- Directed by
- Peter Weir
- Written by
- Peter Weir, Tony Morphett, Petru Popescu
- Richard Chamberlain, Olivia Hamnett, David Gulpilil
A man with a wife two kids and a house in suburbia has bad dreams. But what happens when those nightmares are seen as visions of the future? That is the question Peter Weir attempts to ask in The Last Wave. David Burton (Richard Chamberlain) is a lawyer who takes on a case involving the mysterious death of an Aboriginal man. Chosen to defend the other Aboriginal men charged with the murder of the man, he tries to understand their beliefs and traditions. As strange weather occurs around the world, like hail storms in Vegas and torrential rains in Australia, David’s nightmares increase, like one of a man holding a bloody stone. When David then meets one of the men involved in the crime, Chris Lee (David Gulpilil) he instantly recognizes him as the man from his dream.
As David delves deeper into the history and spiritual world of these even more mysterious people, his visions are now invading his waking life. Being apocalyptic in nature, and fearing for his wife (Olivia Hamnett) and children’s safety David feels compelled to discover the truth no matter the cost.
The Last Wave feels very much like Peter Weir coming out of The Omen and saying, “I can do something like that.” And unfortunately that’s what it plays like, “something” like The Omen. Not as unnerving, not filled with tension, and not very scary. The didgeridoo, a wind instrument made by the Aboriginal people used in a mystery drama does bring something to the table, but gets played out by the end.

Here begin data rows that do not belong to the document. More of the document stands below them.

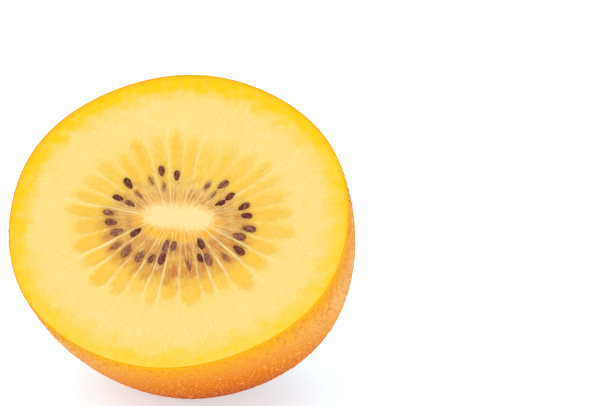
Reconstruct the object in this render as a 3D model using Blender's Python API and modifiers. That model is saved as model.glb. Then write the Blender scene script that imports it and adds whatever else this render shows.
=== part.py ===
"""Half a golden kiwi fruit, cut across the middle and leaning back on its round side.

Units are metres, +Z is up and the cut face looks towards -Y and up. The origin is the middle
of the small flat spot that the half rests on. Shapes are worked out in the face's own axes:
right along the face's long way, up the face, and out of it.
"""
import math
import random

import bmesh
import bpy
import numpy as np
from mathutils import Matrix, Vector

# The whole half
HALF_WIDTH = 0.0276  # half of the cut face's long way
HALF_HEIGHT = 0.02535  # half of its short way
DEPTH = 0.036  # from the cut face to the stem end
ROUNDNESS = 2.4  # power of the side's curve from the cut edge to the end: 2 is an ellipse
FACE_TILT = math.radians(43.5)  # how far the face's normal is raised above level
REST_PRESS = 0.0006  # depth of the flat spot that the half rests on
# Slow swells of the outline: how many round it, their height as a share of it, and where
SWELLS = ((3, 0.0027, 0.0), (4, 0.0042, math.radians(-121)), (6, 0.0047, math.radians(-150)))

# The cut face
LOCULES = 31
FIRST_LOCULE = 0.69  # where the first locule's middle is, in locules
SIDE_SPREAD = 0.06  # how far the rays open at the two sides and crowd above and below
DRIFT = 0.36  # how far a locule's middle wanders, as a share of a locule
DRIFT_DRAW = 48070
COLUMNS_PER_LOCULE = 4
CORE_LINE = 0.0036  # half of the short line that the rays start from
CORE_EDGE = 0.0017
CORE_RISE = 0.00018
LOBE_START = 0.0029
LOBE_END = 0.0145
LOBE_END_DRIFT = 0.0012
LOBE_END_DRAW = 5
LOBE_ROUNDING = 0.0024
LOBE_SINK = 0.00036
WALL_RISE = 0.00016
WALL_END = 0.0175
FLESH_CROWN = 0.00025
FACE_RINGS = (CORE_EDGE, 0.0026, 0.0038, 0.0056, 0.0076, 0.0098, 0.0119, 0.0137, 0.0154,
              0.0185, 0.0224, 0.0246, HALF_HEIGHT)
SIDE_RINGS = 13

# The seeds: one in the outer row of most locules, and a few nearer the core
SEED_LENGTH = 0.0023
SEED_WIDTH = 0.0011
SEED_THICKNESS = 0.001
SEED_SHOWS = 0.00042  # how far a seed stands out of the flesh
SEED_POINT = 0.3  # how much the end towards the core narrows
SEED_SIZE_DRIFT = 0.14
SEED_SIZE_DRAW = 3
SEED_TURN_DRIFT = math.radians(16)  # how far a seed turns away from its ray
SEED_TURN_DRAW = 8
SEED_COLUMNS = 8
SEED_ROWS = 5
OUTER_ROW = 0.0077
OUTER_ROW_DRIFT = 0.001
INNER_ROW = 0.0047
INNER_ROW_DRIFT = 0.0003
ROW_DRAW = 449658
LOCULES_WITH_SEED = (0, 1, 3, 4, 8, 9, 12, 13, 15, 16, 17, 19, 20, 21, 22, 25, 26, 28, 29, 30)
LOCULES_WITH_INNER_SEED = (3, 13, 18, 22, 23, 26)

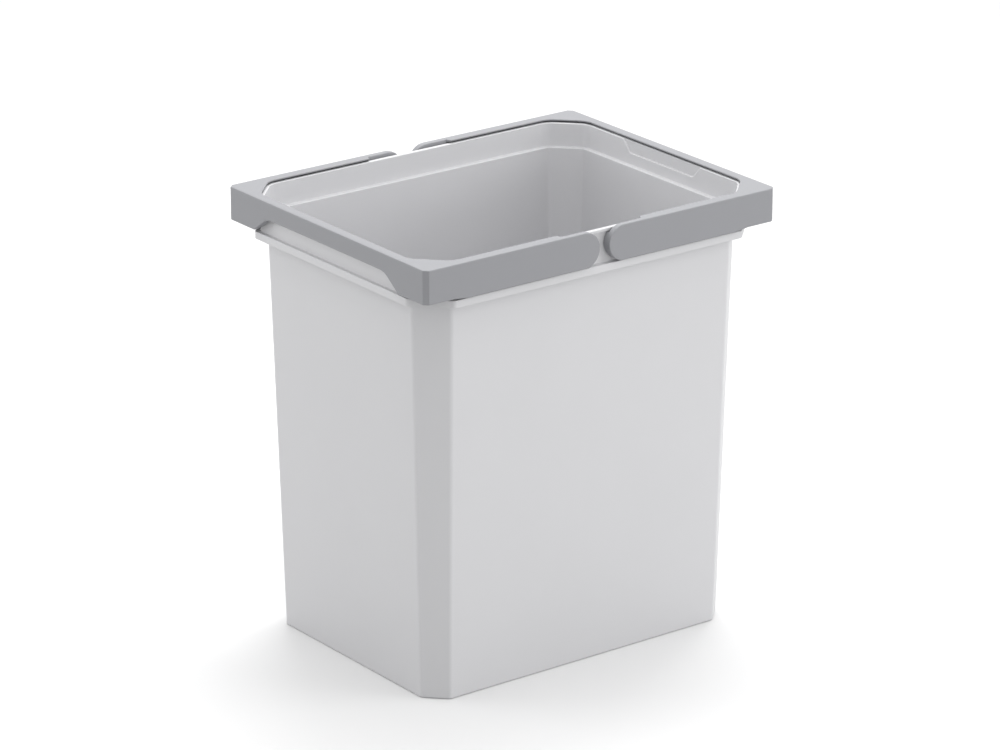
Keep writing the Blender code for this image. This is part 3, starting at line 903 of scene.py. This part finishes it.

What I was interested to see Weir tapping into was the unexplored folklore in Aboriginal history. There is so much there, from Dreamtime, to shapeshifting, to spirits from other worlds coming to ours. And what little time is set in the courtroom has David trying to establish these beliefs, that may turn out to be true to the public. That is something else that could have brought a whole other level to the film. But most of these elements are just paid lip service and not much else. It’s also a bit daunting to see where everything is heading and have the main character seven steps behind, no matter how pragmatic he appears to be. That leads to the other drawback, Chamberlin’s performance, he often goes flat from one scene to the next, he never looks to be unraveling despite all he’s shown at least not until the films final moments.
This comes off very much like a swing and a miss for Weir, who managed to bring true tension and mystery in his previous film Picnic at Hanging Rock. Here makes horrific visions and a possible end of the world scenario a pale imitation of something much better.
**Shadow of Star Wars Postscript**
Released at the end of the year The Last Wave didn’t need to worry about being swallowed by Star Wars because the following year saw horror sequels like Damien: Omen II, Dawn of the Dead, and the film that would change the face of horror forever: John Carpenter’s Halloween. This would’t affect Weir too much as he changed gears and directed films like Gallipoli, and The Year of Living Dangerously. He would then break big in America with classics like Witness, Dead Poets Society, the underrated Master and Commander: The Far Side if the World and of course his most impressive film top to bottom, as well as my favorite of his, The Truman Show.